Alors que l'on attend toujours le rapport de l'Inspection générale des affaires sociales (Igas) sur l'aide sociale à l'enfance, la Cour des comptes prend les devants en publiant un rapport public thématique sur "La protection de l'enfance". Celui-ci ne repose pas sur des investigations spécifiques, mais sur la compilation d'enquêtes récentes sur le sujet, réalisées par la Cour des comptes et par une dizaine de chambres régionales et territoriales des comptes (CRTC). Cette approche fragmentaire se ressent à la lecture, par exemple à travers la place hypertrophiée donnée à l'Observatoire national de l'enfance en danger (Oned) et à la dimension statistique.  
En dépit de cette déformation, le rapport de la Cour des comptes formule un certain nombre d'observations intéressantes, à défaut d'être réellement originales. Rappelant que les mesures de protection de l'enfance (actions éducatives et placements) concernent chaque année environ 300.000 enfants et que leur coût pour les départements représente près de 6 milliards d'euros de dépenses brutes, le rapport porte un jugement mitigé sur les actions mises en oeuvre et considère que "les responsabilités propres ou conjointes des autorités publiques restent mal assumées dans des domaines pourtant cruciaux". Tout en reconnaissant que, depuis la décentralisation, les départements ont pris de nombreuses initiatives intéressantes, la Cour des comptes considère toutefois qu'ils "peinent à définir les objectifs qu'ils poursuivent, le schéma départemental restant de ce point de vue un produit très inégal". La cour pointe plus précisément le fait que les départements manquent d'une véritable stratégie en matière d'enfance, les schémas devenant alors soit une fin en eux-mêmes, soit un document oublié sitôt publié. Le rapport met également en exergue des "disparités inquiétantes quant à l'égalité d'accès à une prise en charge". Il vise notamment les écarts importants dans l'effort budgétaire des départements en faveur de l'enfance et les différences dans l'évolution des dépenses. Entre 2002 et 2007, les dépenses brutes d'ASE, en euros constants, ont ainsi progressé de 34% dans les Côtes-d'Armor et de 30% dans l'Ain, alors qu'elles reculaient de 5% en Indre-et-Loire et de 3% dans le Cantal. Le rapport regrette également le poids excessif des mesures judiciaires (82% du total), le manque de souplesse et de diversité dans l'offre d'établissements et le contrôle insuffisant de ces derniers, financés par les départements. Lors de la présentation du rapport, Philippe Séguin a ainsi indiqué qu'"au rythme actuel, un établissement du secteur associatif est contrôlé par l'Etat en moyenne tous les 26 ans" (au demeurant, les départements sont parfaitement à même d'effectuer ces contrôles). Autre point faible : la sensibilisation insuffisante des professionnels en contact avec les enfants au repérage et à la transmission des informations préoccupantes, notamment du côté de l'éducation nationale et des médecins libéraux.

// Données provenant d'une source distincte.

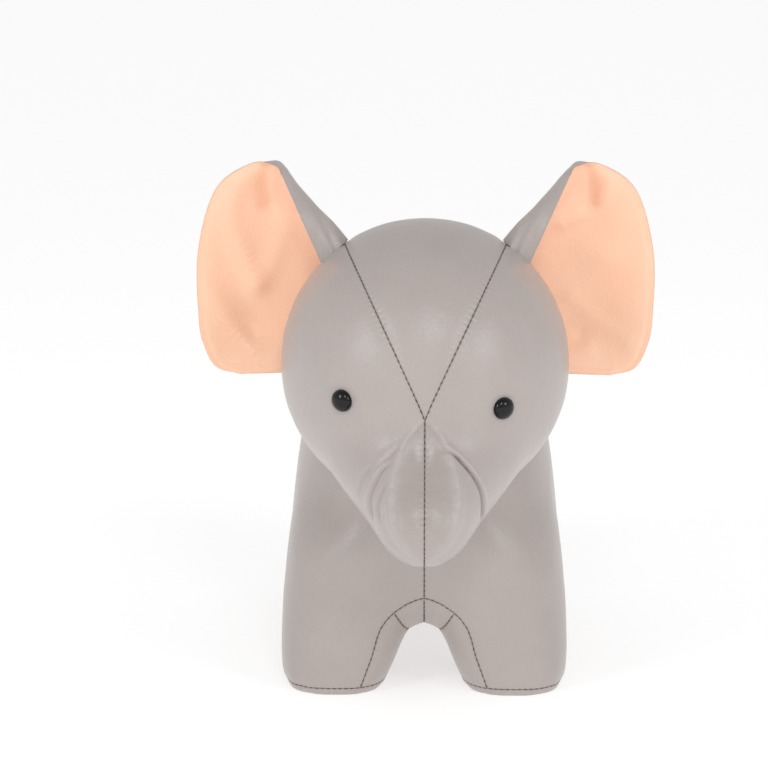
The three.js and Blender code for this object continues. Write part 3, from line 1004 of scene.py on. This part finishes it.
def ear_sheet(side):
    """The ear's middle surface, its normals, and how far each place is from the sewn edge."""
    root_row = through(EAR_ROOT, 16)
    rim_row = through(EAR_RIM, 16)
    across, out = EAR_GRID
    share = np.linspace(0, 1, across + 1)
    root, rim = spread_over(root_row, share), spread_over(rim_row, share)
    root *= (HEAD_RADIUS - 0.6) / np.linalg.norm(root, axis=1, keepdims=True)
    v = np.linspace(0, 1, out + 1)[None, :, None]
    u = share[:, None, None]
    sheet = root[:, None] * (1 - v) + rim[:, None] * v
    sheet = sheet + np.array([0, 1, 0]) * 5 * np.sin(math.pi * v) * np.sin(math.pi * u)
    du, dv = np.gradient(sheet, axis=0), np.gradient(sheet, axis=1)
    normal = np.cross(du, dv)
    normal /= np.linalg.norm(normal, axis=2, keepdims=True)
    seen = sheet[..., [0, 2]].reshape(-1, 2)
    bend = np.zeros(len(seen))
    for line, height, width in EAR_FOLDS[side]:
        line = through(line, 6)
        gap = np.min([np.linalg.norm(seen - p, axis=1) for p in line], axis=0)
        bend += height * np.exp(-((gap / width) ** 2))
    spread = np.linalg.norm(rim - root, axis=1)
    edge_rim = (1 - v[..., 0]) * spread[:, None]
    length = along(sheet[:, out // 2])[:, None]
    edge = np.minimum(edge_rim, np.minimum(length, length[-1] - length))
    bend = bend.reshape(edge.shape) * np.clip(edge / 3, 0, 1)
    return sheet + normal * bend[..., None], normal, edge


def ear_face(outer, inner, flip):
    """A closed solid between two grids of the same size."""
    rows, columns, _ = outer.shape
    points = np.vstack([outer.reshape(-1, 3), inner.reshape(-1, 3)])
    number = np.arange(rows * columns).reshape(rows, columns)
    a, b = number[:-1, :-1].ravel(), number[1:, :-1].ravel()
    c, d = number[1:, 1:].ravel(), number[:-1, 1:].ravel()
    top = np.vstack([np.stack([a, b, c], 1), np.stack([a, c, d], 1)])
    half = rows * columns
    ring = np.concatenate([number[:, 0], number[-1, 1:], number[-2::-1, -1], number[0, -2:0:-1]])
    after = np.roll(ring, -1)
    walls = np.vstack([
        np.stack([after, ring, ring + half], 1), np.stack([after, ring + half, after + half], 1),
    ])
    faces = np.vstack([top, top[:, ::-1] + half, walls])
    if flip:
        faces = faces[:, ::-1]
    return points, faces


def make_ear(side):
    mirror = np.array([1 if side == "left" else -1, 1, 1])
    sheet, normal, edge = ear_sheet(side)
    full = 1 - np.exp(-edge / 3.0)
    half = EAR_EDGE + EAR_PUFF * full
    groove = 0.35 * np.exp(-((edge - 1.6) ** 2) / 0.5)
    rows, columns = edge.shape
    u = np.linspace(0, 1, rows)[:, None]
    v = np.linspace(0, 1, columns)[None, :]
    around_cuff = np.exp(-(((u - CUFF_PLACE) / 0.13) ** 2))
    cuff = CUFF_PUFF * around_cuff * np.clip(1.2 - v, 0, 1) * full
    pleats = PLEAT_DEPTH * np.cos(2 * math.pi * u / PLEAT_SPACING) * np.exp(-((v / 0.35) ** 2))
    cuff = cuff + pleats * np.exp(-(((u - CUFF_PLACE) / 0.1) ** 2)) * full
    layers = {"front": half - groove, "back": RIM_TUCK - half - cuff}
    for face, offset in layers.items():
        outer = HEAD + mirror * (sheet + normal * offset[..., None])
        inner = HEAD + mirror * (sheet + normal * np.sign(offset.mean()) * 0.02)
        points, faces = ear_face(outer, inner, (face == "front") != (side == "left"))
        material = peach_leather if face == "front" else grey_leather
        piece = build("ear_" + face + "_" + side + "_leaf", points, faces, material)
        # Painted shade: both leathers are painted a little darker at the sewn rim.
        near = np.clip(1 - edge.ravel() / 0.5, 0, 1) * 0.3
        mark(piece, "seam_painted_shade", np.tile(near, 2))
        mark(piece, "painted_light", np.zeros(len(points)))
        replaced = ["ear_" + face + "_" + side]
        if face == "front":
            replaced.append("ear_wadding_" + side)
        "ear_" + side
        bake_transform(piece)
        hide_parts(*replaced)
        ("peach" if face == "front" else "grey") + "_leather"


bend_from, bend_to = {}, {}
for side, sign in (("left", 1), ("right", -1)):
    mirror = np.array([sign, 1, 1])
    hinge = (HEAD + mirror * EAR_HINGE) * MM
    bend_from[side] = tuple(hinge)
    bend_to[side] = tuple(hinge + mirror * EAR_OUTWARD * EAR_BEND)
    make_ear(side)


# ---- The body: two sides, an under panel and four soles over fibre ----
# The body is one rounded block with four stubby legs. The two sides meet along the back and the
# chest. Under panels run down the inner faces of the legs and across the belly, and an oval sole
# closes each foot. It is the same grey leather, turned and stuffed tight like the head.
# Painted shade: a copy of the grey leather painted a little darker, for the body.
shaded_grey_leather = leather(
    "grey_leather_painted_shade", paint(170, 160, 156), paint(146, 135, 128), paint(176, 167, 163),
    paint(200, 192, 188), paint(112, 100, 94),
)
FEET_LINE = 38.0  # the front feet's line lies this far before the middle of the toy
TORSO = {"y": 39.0, "z": 81.0, "depth": 78.0, "height": 56.5, "low": 60.5, "high": 48.0}
ROUND_ABOVE, ROUND_BELOW, ROUND_ABOUT = 0.66, 0.42, 0.68
# Sections of a front left leg: height, inner and outer x, front and rear y from the feet's line.
LEG = np.array([
    [0, 16.4, 58.4, 2.5, 47.5],
    [1.2, 15.2, 59.6, 0.5, 49.5],
    [6, 14.2, 60.6, -0.5, 50.5],
    [30, 4.4, 60.4, -0.5, 55],
    [44, 3, 59.8, -0.5, 60],
    [62, 6, 57, 0, 62],
    [80, 12, 48, 10, 58],
])
REAR_LINE = 155.0
LEG_SWELL = 1.4
FOOT_SINK = 1.2  # the soles press this far into the floor's level before they are flattened on it
SOLE_SEAM = 3.0
# The arch seam: place from front to rear, half width at the floor, and height at the middle.
ARCH = np.array([
    [-30, 27, 42.4], [12, 27, 42], [30, 34, 40], [48, 42, 38], [60, 56, 36],
    [95, 56, 36], [107, 42, 38], [125, 34, 40], [143, 27, 42], [190, 27, 42],
])
# The belly strip: place from front to rear, half width at z 22 and at z 46.
BELT = np.array([
    [-30, 5, 18], [50, 5, 18], [60, 70, 70], [95, 70, 70], [105, 5, 18], [190, 5, 18],
])
# The arch seen from in front: height at the middle, over 41, and half width, over 27.
ARCH_SIDE = np.array([
    [-3, 27.2], [2.4, 26.6], [9, 24.2], [17, 21.3], [24, 19.4], [28, 18], [32, 15.2], [35, 12],
    [38.4, 7], [40.4, 2.6], [41, 0], [42, -4], [60, -60],
])
LEGS_PART = 77.5


def rounded(value, power):
    return np.sign(value) * np.abs(value) ** power


def torso_form():
    turn = np.linspace(0, 2 * math.pi, 96, endpoint=False)
    rings = []
    for rise in np.linspace(-math.pi / 2, math.pi / 2, 60)[1:-1]:
        power = ROUND_BELOW if rise < 0 else ROUND_ABOVE
        height = float(rounded(math.sin(rise), power))
        reach = float(rounded(math.cos(rise), power))
        width = TORSO["low"] + (TORSO["high"] - TORSO["low"]) * (height + 1) / 2
        x = width * reach * rounded(np.cos(turn), ROUND_ABOUT)
        y = TORSO["y"] + TORSO["depth"] * reach * rounded(np.sin(turn), ROUND_ABOUT)
        z = TORSO["z"] + TORSO["height"] * height
        rings.append(np.stack([x, y, np.full_like(x, z)], 1))
    return closed_form(np.array(rings))


def leg_form(side, rear):
    turn = np.linspace(0, 2 * math.pi, 48, endpoint=False)
    rings = []
    for z, x0, x1, y0, y1 in through(LEG, 5):
        if rear:
            y0, y1 = REAR_LINE - y1, REAR_LINE - y0
        x = (x0 + x1) / 2 + (x1 - x0) / 2 * rounded(np.cos(turn), 0.72)
        y = (y0 + y1) / 2 + (y1 - y0) / 2 * rounded(np.sin(turn), 0.72) - FEET_LINE
        rings.append(np.stack([side * x, y, np.full_like(x, z - FOOT_SINK * (z < 1))], 1))
    return closed_form(np.array(rings))


def under_arch(points):
    y = points[:, 1] + FEET_LINE
    half = np.interp(y, ARCH[:, 0], ARCH[:, 1])
    top = np.interp(y, ARCH[:, 0], ARCH[:, 2])
    side = np.interp(points[:, 2] * 41 / top, ARCH_SIDE[:, 0], ARCH_SIDE[:, 1])
    return np.abs(points[:, 0]) - side * half / 27


def beside_belly(points):
    y = points[:, 1] + FEET_LINE
    low = np.interp(y, BELT[:, 0], BELT[:, 1])
    high = np.interp(y, BELT[:, 0], BELT[:, 2])
    rise = np.clip((points[:, 2] - 22) / 24, -0.4, 1.2)
    return np.abs(points[:, 0]) - np.maximum(low + (high - low) * rise, 0.5)


def above_sole(points):
    return points[:, 2] - SOLE_SEAM


HEAD_OVERLAP = 2.5  # the body's skin runs this far in under the head's


def outside_head(points):
    return np.linalg.norm(points - HEAD, axis=1) - (HEAD_RADIUS - HEAD_OVERLAP)


def body_seam_distance(points):
    above = above_sole(points)
    arch = under_arch(points)
    belly = beside_belly(points)
    gap = np.abs(above)
    gap = np.minimum(gap, np.where(above > -1, distance_to(under_arch, points), 99))
    inside = (above > -1) & (arch < 1)
    gap = np.minimum(gap, np.where(inside, distance_to(beside_belly, points), 99))
    middle = (arch > -1) | (belly < 1)
    return np.minimum(gap, np.where(middle, np.abs(points[:, 0]), 99))


body_lofts = [torso_form()]
for side in (1, -1):
    body_lofts += [leg_form(side, rear) for rear in (False, True)]


def above_feet(points):
    """How much each place is rounded: hardly at the feet, fully where the legs join the body."""
    return 0.02 + 0.5 * np.clip((points[:, 2:] - 14) / 26, 0, 1)


body_core, body_points, body_triangles = stuffed_form(
    "body", body_lofts, body_seam_distance, 30, above_feet
)


def body_mesh_length(points):
    return np.where(body_seam_distance(points) < 2.6, 0.8, 2.2)


body_points, body_triangles = refine(body_points, body_triangles, body_mesh_length)
body_points, body_triangles = cut_along(
    body_points,
    body_triangles,
    [above_sole, under_arch, beside_belly, middle_plane, outside_head],
)

PANELS = ["body_side", "belly", "inner_leg_front", "inner_leg_rear", "sole_front", "sole_rear"]
middles = body_points[body_triangles].mean(1)
rear = middles[:, 1] > LEGS_PART - FEET_LINE
kind = np.where(beside_belly(middles) < 0, 1, np.where(rear, 3, 2))
kind = np.where(under_arch(middles) > 0, 0, kind)
kind = np.where(above_sole(middles) < 0, np.where(rear, 5, 4), kind)
body_label = kind * 2 + (middles[:, 0] < 0)
COVERED = 99
body_label = np.where(outside_head(middles) < 0, COVERED, body_label)
body_seams = seam_lines(body_points, body_triangles, body_label, COVERED)
seam_gap, seam_run = sewn_shape(body_points, body_seams)
body_normals = normals_of(body_points, body_triangles)
# The front legs swell at their tops. The leather is painted a little paler over the chest, as
# painted light in the shade under the head, and on the leg tops, as a painted highlight.
front = np.clip(-20 - body_points[:, 1], 0, 10) / 10
swell_gap = np.hypot((np.abs(body_points[:, 0]) - 29) / 11, (body_points[:, 2] - 62) / 12)
leg_top = np.exp(-(swell_gap**2)) * front
chest_painted_light = np.exp(-(((body_points[:, 2] - 92) / 20) ** 2)) * front
body_relief = seam_relief(seam_gap, seam_run) + LEG_SWELL * leg_top
body_points = body_points + body_normals * body_relief[:, None]
body_points[:, 2] = np.maximum(body_points[:, 2], 0.05)
body_normals = normals_of(body_points, body_triangles)
# Painted light: paler over the chest and a painted highlight on the leg tops.
body_painted_light = 0.22 * chest_painted_light + 0.15 * leg_top
body_marks = {"seam_painted_shade": seam_shade(seam_gap), "painted_light": body_painted_light}

for i, kind_name in enumerate(PANELS):
    for j, side in enumerate(("left", "right")):
        chosen = body_triangles[body_label == 2 * i + j]
        name = kind_name + "_" + side
        piece = panel(name + "_skin", body_points, body_normals, chosen, body_marks, shaded_grey_leather)
        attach(piece, "body")
        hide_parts(name)

filling("body_stuffing", body_core, "body_filling")
sew("body_stitches", body_points, body_normals, body_seams)


# ---- The tail: a rolled strip with a cut fringe ----
# A strip of the grey leather is rolled and glued into a cord, sewn into the back seam at its top.
# Its lower end is cut into a fringe. It hangs free and can be lifted.
TAIL_TOP = np.array([0.0, 120.3, 92.0])
TAIL_END = np.array([0.0, 124.3, 46.0])
TAIL_RADIUS = 2.6
TUFT_LENGTH = 14.0
TONGUES = 11


def tail_strip():
    """A tube whose outside steps where the rolled strip overlaps itself."""
    turn = np.linspace(0, 2 * math.pi, 40, endpoint=False)
    rings = []
    for share in np.linspace(0, 1, 60):
        middle = TAIL_TOP + (TAIL_END - TAIL_TOP) * share
        middle = middle + np.array([0, 0.8 * math.sin(math.pi * share), 0])
        overlap = (turn - 1.2 - 0.9 * share) % (2 * math.pi)
        radius = TAIL_RADIUS * (0.86 + 0.16 * overlap / (2 * math.pi))
        radius = radius * (1 - 0.5 * max(0, 0.02 - share) / 0.02)
        ring = np.stack([radius * np.cos(turn), radius * np.sin(turn), 0 * turn], 1)
        rings.append(middle + ring)
    return in_triangles(*closed_form(np.array(rings)))


def fringe():
    """Flat tapered tongues of leather that hang from the end of the strip and spread a little."""
    points, faces = [], []
    for i in range(TONGUES):
        angle = 2 * math.pi * i / TONGUES
        outward = np.array([math.cos(angle), math.sin(angle), 0])
        aside = np.array([-math.sin(angle), math.cos(angle), 0])
        length = TUFT_LENGTH * (1 - 0.12 * ((i * 5) % 3))
        rings = []
        for share in np.linspace(0, 1, 12):
            spread = TAIL_RADIUS * (0.75 + 0.75 * share**0.8 + 0.1 * ((i * 7) % 4) * share)
            middle = TAIL_END + outward * spread + np.array([0, 0, 1.5 - length * share])
            half = 0.85 * (1 - 0.55 * share**2)
            thick = 0.4
            ring = [(half, thick), (-half, thick), (-half, -thick), (half, -thick)]
            rings.append([middle + aside * a + outward * b for a, b in ring])
        form, form_faces = closed_form(np.array(rings))
        faces += [tuple(k + len(points) for k in face) for face in form_faces]
        points += form
    return in_triangles(points, faces)


for name, make in (("tail_strip", tail_strip), ("tail_tuft", fringe)):
    form, faces = make()
    piece = build(name + "_leather", form, faces, grey_leather)
    mark(piece, "seam_painted_shade", np.zeros(len(form)))
    mark(piece, "painted_light", np.zeros(len(form)))
    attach(piece, "tail")
    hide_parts(name)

Parmi les propositions du rapport concernant directement les départements, on retiendra notamment l'élaboration de "projets de services" dans les services de l'ASE, le recours plus systématique aux appels à projets auprès des établissements, ou encore une plus grande formalisation des modalités de prise en charge des situations d'urgence. De façon plus large, le rapport plaide pour "un effort de maîtrise coordonnée au plan individuel, à l'échelon départemental et au niveau national" et pour un meilleur respect par l'Etat de ses engagements. Consolation morale pour les départements, mais qui ne devrait guère avoir d'effets pratiques : la Cour des comptes demande notamment à l'Etat de mettre en place le fonds de financement de la protection de l'enfance, prévu par la loi du 5 mars 2007 et qui devait apporter 150 millions d'euros aux départements.